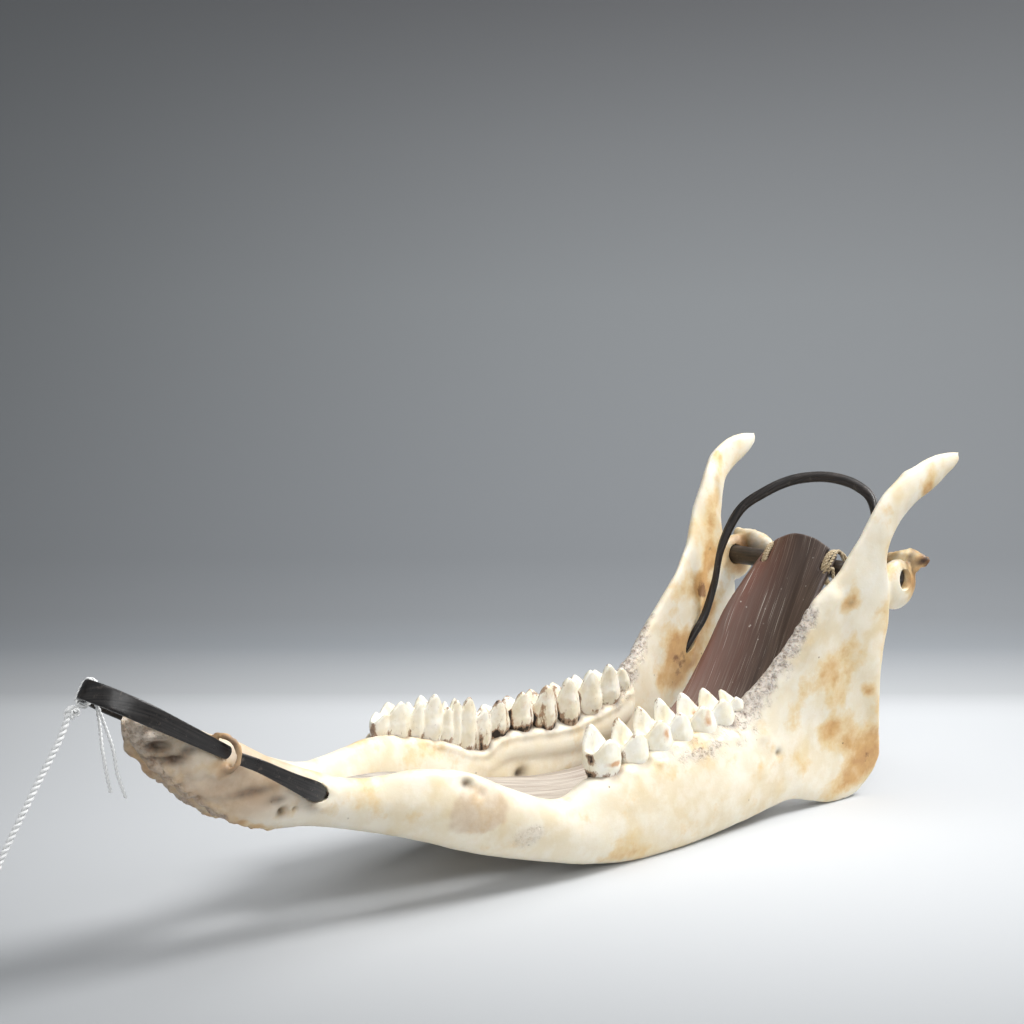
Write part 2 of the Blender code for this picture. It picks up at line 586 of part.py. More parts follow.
def thread_wrap(mat):
    """Thread wound round the bend of the front hoop."""
    bend_x, bend_long = FRONT_HOOP_BEND
    foot_x, foot_z = FRONT_HOOP_FOOT
    depth = math.sqrt(1.0 - (WRAP_Y / FRONT_HOOP_SIDE) ** 2)
    x = bend_x - bend_long * depth
    centre = Vector((x, WRAP_Y, foot_z + (foot_x - x) * FRONT_HOOP_RISE))
    slope = bend_long * WRAP_Y / FRONT_HOOP_SIDE ** 2 / depth
    ahead = Vector((slope, 1.0, -slope * FRONT_HOOP_RISE)).normalized()
    broad = Vector(HOOP_WIDTH_WAY)
    broad = (broad - ahead * broad.dot(ahead)).normalized()
    thin = ahead.cross(broad)
    rings = []
    for i in range(20):
        a = 2 * math.pi * i / 20
        c, s = math.cos(a), math.sin(a)
        out = broad * (math.copysign(abs(c) ** 0.7, c) * (FRONT_HOOP_WIDTH / 2 + GAP + 0.7))
        out += thin * (math.copysign(abs(s) ** 0.7, s) * (FRONT_HOOP_THICKNESS / 2 + GAP + 0.8))
        away = out.normalized()
        rings.append([
            place(centre + out + away * (0.6 * math.cos(b)) + ahead * (1.0 * math.sin(b)))
            for b in (2 * math.pi * k / 8 for k in range(8))
        ])
    from_rings("thread_wrap", rings, mat, closed=True)


def tag(mat):
    """Plain card tag with clipped corners and a round hole."""
    cx, cy = TAG_CENTRE
    long, wide, thick = TAG_SIZE
    clip = 5.0
    outline = [
        (-long / 2, -wide / 2), (long / 2 - clip, -wide / 2), (long / 2, -wide / 2 + clip),
        (long / 2, wide / 2 - clip), (long / 2 - clip, wide / 2), (-long / 2, wide / 2),
    ]
    under = FLOOR_Z + 0.05
    rings = [[place((cx + x, cy + y, z)) for x, y in outline] for z in (under, under + thick)]
    card = from_rings("tag", rings, mat)
    for face in card.data.polygons:
        face.use_smooth = False
    hole = [
        [place((cx + long / 2 - 3.6 + 1.6 * math.cos(a), cy + 1.6 * math.sin(a), z))
         for a in (2 * math.pi * k / 14 for k in range(14))]
        for z in (FLOOR_Z - 1.0, FLOOR_Z + 2.0)
    ]
    boolean(card, [from_rings("hole", hole, mat)], "DIFFERENCE")


def main():
    for obj in list(bpy.data.objects):
        bpy.data.objects.remove(obj)
    bone = material("bone", "E6D9BE", 0.55)
    dark = material("dark_horn", "1E1B1A", 0.35)
    brown = material("brown_horn", "4A3A31", 0.5)
    sinew = material("sinew", "A08C6C", 0.8)
    white = material("white_thread", "EEEEEA", 0.85)
    card = material("tag_card", "E9E2D0", 0.8)
    jaw_half("jaw_left", -1, bone)
    jaw_half("jaw_right", 1, bone)
    front_hoop(dark)
    hoop_tail("hoop_tail_left", -1, dark)
    hoop_tail("hoop_tail_right", 1, dark)
    rear_hoop(dark)
    scoop(brown)
    cross_bar(dark)
    for name, y in (("tie_left", -TIE_Y), ("tie_right", TIE_Y)):
        ring_round_y(name, BAR_AXIS, y, TIE_RADIUS, TIE_TUBE, sinew, squash=1.4)
    thread_wrap(white)
    cord("tag_thread", smooth(THREAD_ROUTE, 3), THREAD_RADIUS, white)
    cord("thread_ends", smooth(LOOSE_ROUTE, 3), LOOSE_RADIUS, white)
    tag(card)


main()
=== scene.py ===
"""Looks of a deer jawbone with horn fittings: bone, teeth, hoops, scoop, ties, thread, tag and the studio."""
import itertools
import json
import math

import bmesh
import bpy
import numpy as np
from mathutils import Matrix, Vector, noise

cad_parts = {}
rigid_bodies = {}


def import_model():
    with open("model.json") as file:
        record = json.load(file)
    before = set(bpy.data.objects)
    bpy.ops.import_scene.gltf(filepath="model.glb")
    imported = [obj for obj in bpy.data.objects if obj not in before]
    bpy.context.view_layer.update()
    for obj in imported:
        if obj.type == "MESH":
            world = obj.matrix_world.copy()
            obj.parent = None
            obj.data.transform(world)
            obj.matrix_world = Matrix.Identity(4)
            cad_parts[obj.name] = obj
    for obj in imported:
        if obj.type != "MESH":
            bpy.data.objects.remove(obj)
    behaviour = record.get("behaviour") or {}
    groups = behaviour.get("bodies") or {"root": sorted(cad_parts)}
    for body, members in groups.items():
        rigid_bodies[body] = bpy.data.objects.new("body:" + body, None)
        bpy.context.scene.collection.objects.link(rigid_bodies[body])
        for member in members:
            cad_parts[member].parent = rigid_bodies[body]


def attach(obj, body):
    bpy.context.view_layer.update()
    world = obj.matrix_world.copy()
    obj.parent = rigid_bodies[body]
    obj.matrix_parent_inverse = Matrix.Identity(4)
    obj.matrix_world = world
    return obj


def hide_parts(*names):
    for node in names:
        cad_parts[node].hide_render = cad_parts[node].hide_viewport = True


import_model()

bl_info = {
    "name": "Deer Jawbone",
    "version": (1, 0, 0),
    "blender": (4, 5, 0),
    "location": "View3D > Sidebar > Jawbone",
    "description": "Makes a deer's lower jaw with its hoops, scoop, ties, thread and tag",
    "category": "Object",
}

MM = 0.001
GAP = 0.35
CENTRE_X = 146.34
FLOOR_Z = 2.3
ORIGIN = np.array((CENTRE_X, 0, FLOOR_Z))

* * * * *

- _What to produce_:
Look over the listing above. Pick out and copy every line that includes "node".

- _Expected output_:
    for node in names:
        cad_parts[node].hide_render = cad_parts[node].hide_viewport = True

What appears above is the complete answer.